- Theatrical release poster
- Directed by: Marcus Raboy
- Written by: Ice Cube
- Based on: Characters by Ice Cube DJ Pooh
- Produced by: Ice Cube Matt Alvarez
- Starring: Ice Cube; Mike Epps; John Witherspoon; Don "D.C." Curry; Anna Maria Horsford; Clifton Powell;
- Cinematography: Glen MacPherson
- Edited by: Suzanne Hines
- Music by: John Murphy
- Production companies: New Line Cinema; Cube Vision; Avery Pix;
- Distributed by: New Line Cinema
- Release date: November 22, 2002;
- Running time: 85 minutes
- Country: United States
- Language: English
- Budget: $10 million
- Box office: $33.5 million

= Friday After Next =

2002 film directed by Marcus Raboy

Friday After Next is a 2002 American stoner comedy film, it was directed by Marcus Raboy (in his feature directorial debut) and starring Ice Cube (who also wrote the film), Mike Epps (in a dual role), John Witherspoon, Don "D.C." Curry, Anna Maria Horsford, and Clifton Powell as Pinky. It is the third installment in the Friday trilogy, following Friday (1995) and Next Friday (2000). It tells the story of Craig and his cousin Day-Day getting jobs as security guards at a shopping center when a robber dressed as Santa Claus breaks into their apartment and steals their presents and the rent money that is owed to their landlady. The film was theatrically released by New Line Cinema on November 22, 2002, to generally negative reviews, though it was deemed an improvement over its predecessor, while grossing $33.5 million against a $10 million budget. A fourth film is in early development.

==Plot==
On the early morning of Christmas Eve, a robber disguised as Santa Claus breaks into Craig and Day-Day's apartment. Craig tries to fend him off, while making failed frantic calls to a sleeping Day-Day. The robber escapes with Craig and Day-Day's Christmas presents and rent money. Craig and Day-Day then file a police report.

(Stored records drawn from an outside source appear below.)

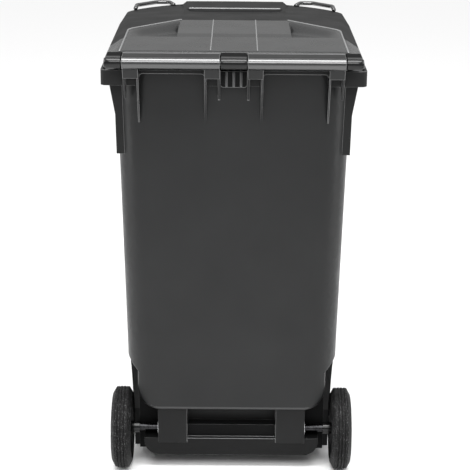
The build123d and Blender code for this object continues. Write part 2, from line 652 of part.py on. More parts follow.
PIN_TIP_Z = AXLE_Z + AXLE_R - LOCK_GROOVE_DEPTH + LOCK_TIP_GAP
PIN_TOP_Z = PIN_TIP_Z + LOCK_PIN_LENGTH
PIN_BORE_R = LOCK_PIN_R + KNUCKLE_CLEARANCE
with BuildPart() as pin_bore:
    with BuildSketch(Plane.XY.offset(AXLE_Z)):
        with Locations((WHEEL_X, AXLE_Y)):
            Circle(PIN_BORE_R)
    extrude(amount=PIN_TOP_Z + LOCK_SPRING_LENGTH - AXLE_Z)

with BuildPart() as wheel_centre:
    ring(WHEEL_X - BARREL_HALF, WHEEL_X + BARREL_HALF, TYRE_BORE_R - BARREL_THICK, TYRE_BORE_R)
    ring(WHEEL_X - WEB_HALF, WHEEL_X + WEB_HALF, BUSH_R, TYRE_BORE_R - JOIN)
    ring(HUB_INNER_X, WHEEL_X + HUB_HALF, BUSH_R, HUB_R)
    spoke_start = HUB_R - JOIN
    with BuildSketch(Plane(origin=(WHEEL_X - SPOKE_HALF, AXLE_Y, AXLE_Z), x_dir=(0, 1, 0), z_dir=(1, 0, 0))):
        with PolarLocations(0, SPOKE_COUNT, start_angle=30):
            with Locations((spoke_start, 0)):
                Rectangle(TYRE_BORE_R - JOIN - spoke_start, SPOKE_THICK, align=(Align.MIN, Align.CENTER))
    extrude(amount=2 * SPOKE_HALF)
    with BuildSketch(Plane.XY.offset(AXLE_Z + HUB_R - JOIN)):
        with Locations((WHEEL_X, AXLE_Y)):
            Circle(LOCK_BOSS_R)
    extrude(amount=TYRE_BORE_R - BARREL_THICK + JOIN - HUB_R + JOIN)
    add(pin_bore.part, mode=Mode.SUBTRACT)
save_pair(wheel_centre.part, "wheel_centre")

with BuildPart() as hub_bush:
    ring(HUB_INNER_X, WHEEL_X + HUB_HALF, AXLE_R + RUNNING_CLEARANCE, BUSH_R)
    add(pin_bore.part, mode=Mode.SUBTRACT)
save_pair(hub_bush.part, "hub_bush")

with BuildPart() as hub_cap:
    cap_x = WHEEL_X + HUB_HALF
    ring(cap_x, cap_x + HUB_CAP_THICK, 0, HUB_CAP_R)
    chamfer(faces().sort_by(Axis.X)[-1].edges(), HUB_CAP_THICK / 2)
save_pair(hub_cap.part, "hub_cap")

with BuildPart() as lock_pin:
    with BuildSketch(Plane.XY.offset(PIN_TIP_Z)):
        with Locations((WHEEL_X, AXLE_Y)):
            Circle(LOCK_PIN_R)
    extrude(amount=LOCK_PIN_LENGTH)
    chamfer(faces().sort_by(Axis.Z)[0].edges(), LOCK_PIN_R / 4)
save_pair(lock_pin.part, "lock_pin")

with BuildPart() as lock_spring:
    coil_pitch = LOCK_SPRING_LENGTH / LOCK_SPRING_COILS
    ripple = (LOCK_SPRING_R - LOCK_SPRING_BORE_R) / 2
    with BuildSketch(Plane(origin=(WHEEL_X, AXLE_Y, PIN_TOP_Z), x_dir=(1, 0, 0), z_dir=(0, -1, 0))):
        with Locations((LOCK_SPRING_BORE_R, 0)):
            Rectangle(ripple, LOCK_SPRING_LENGTH, align=(Align.MIN, Align.MIN))
        for coil in range(LOCK_SPRING_COILS):
            with Locations((LOCK_SPRING_R - ripple, (coil + 0.5) * coil_pitch)):
                Circle(ripple * 0.9)
    revolve(axis=Axis((WHEEL_X, AXLE_Y, 0), (0, 0, 1)))
save_pair(lock_spring.part, "lock_spring")
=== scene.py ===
"""Looks for a two-wheeled refuse bin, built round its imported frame. Metres, +Z up, +Y towards the front."""

import json
import math

import bmesh
import bpy
import numpy as np
from mathutils import Matrix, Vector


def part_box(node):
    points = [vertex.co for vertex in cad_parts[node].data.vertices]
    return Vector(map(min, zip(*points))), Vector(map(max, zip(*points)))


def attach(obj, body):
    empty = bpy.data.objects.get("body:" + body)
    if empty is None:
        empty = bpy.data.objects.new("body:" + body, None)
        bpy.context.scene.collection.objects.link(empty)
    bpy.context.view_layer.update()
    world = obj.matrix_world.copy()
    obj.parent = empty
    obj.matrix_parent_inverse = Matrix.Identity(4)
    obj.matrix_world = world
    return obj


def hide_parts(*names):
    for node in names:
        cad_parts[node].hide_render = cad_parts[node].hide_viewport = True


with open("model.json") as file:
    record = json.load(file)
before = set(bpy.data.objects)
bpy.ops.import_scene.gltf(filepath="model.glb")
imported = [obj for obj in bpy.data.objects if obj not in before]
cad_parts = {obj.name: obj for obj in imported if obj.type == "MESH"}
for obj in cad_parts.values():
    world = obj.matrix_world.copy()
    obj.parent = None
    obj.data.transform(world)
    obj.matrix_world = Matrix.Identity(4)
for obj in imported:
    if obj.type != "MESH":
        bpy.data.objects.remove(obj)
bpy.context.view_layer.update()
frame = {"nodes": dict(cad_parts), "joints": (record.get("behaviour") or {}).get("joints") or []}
nodes = frame["nodes"]
joint_at = {joint["name"]: joint.get("pos_m") for joint in frame["joints"]}

# ----------------------------------------------------------------------------------------------------------
# Tub. One big injection moulding in dark grey polyethylene: body, rim, both handles with their brackets,
# and the axle housings. Its edges are rounded as the mould leaves them, and its faces have a faint grain
# and dull scuffs. A pale material on the rounded edges paints their highlight; darker materials paint the
# shade under the rim, on the side ribs and handles' tops, in the pockets and low down; a lighter one paints
# light on the arches' forward walls and along the panel's lower edge.
# ----------------------------------------------------------------------------------------------------------


def new_material(name):
    """A node material with a plain Principled shader, given back with its nodes, its links and the shader."""
    material = bpy.data.materials.new(name)
    material.use_nodes = True
    shader = material.node_tree.nodes["Principled BSDF"]
    return material, material.node_tree.nodes, material.node_tree.links, shader


def noise(tree_nodes, links, scale, detail, source):
    """A noise pattern on the piece's own coordinates; scale is in features per metre."""
    texture = tree_nodes.new("ShaderNodeTexNoise")
    texture.inputs["Scale"].default_value = scale
    texture.inputs["Detail"].default_value = detail
    links.new(source, texture.inputs["Vector"])
    return texture.outputs["Fac"]


def ramp(tree_nodes, links, source, low, high, low_value, high_value):
    """Maps a pattern's values from low..high to low_value..high_value."""
    mapper = tree_nodes.new("ShaderNodeMapRange")
    mapper.inputs["From Min"].default_value = low
    mapper.inputs["From Max"].default_value = high
    mapper.inputs["To Min"].default_value = low_value
    mapper.inputs["To Max"].default_value = high_value
    links.new(source, mapper.inputs["Value"])
    return mapper.outputs["Result"]


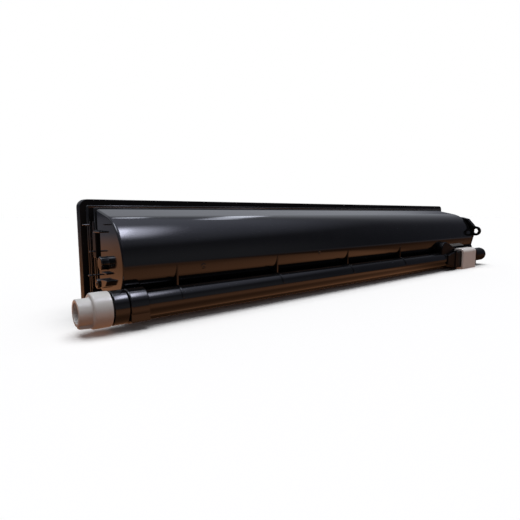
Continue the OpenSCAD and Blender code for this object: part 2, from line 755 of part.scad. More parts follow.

After the police leave, Craig and Day-Day are confronted by their landlady Ms. Pearly, who warns them that if they do not pay their overdue rent by the end of the day, she will evict them and send her son Damon, a newly released ex-convict who developed homosexual tendencies in prison, after them. Craig and Day-Day then start their first day jobs as security guards for Moly, who is the owner of a squalid doughnut shop and the shopping center that they are to patrol.

The shopping center is also the home of a BBQ rib restaurant called "Bros. BBQ", co-owned by the cousins' fathers Willie and Elroy. Shortly after they come on duty, the power goes to Day-Day's head, and he begins hassling some carolers, forcing Craig to keep him in line. The two and Elroy are then robbed by the same robber from their apartment, who gets away. The two then meet Donna and her pimp Money Mike, who run a fledgling clothing shop called 'Pimps and Hoes'.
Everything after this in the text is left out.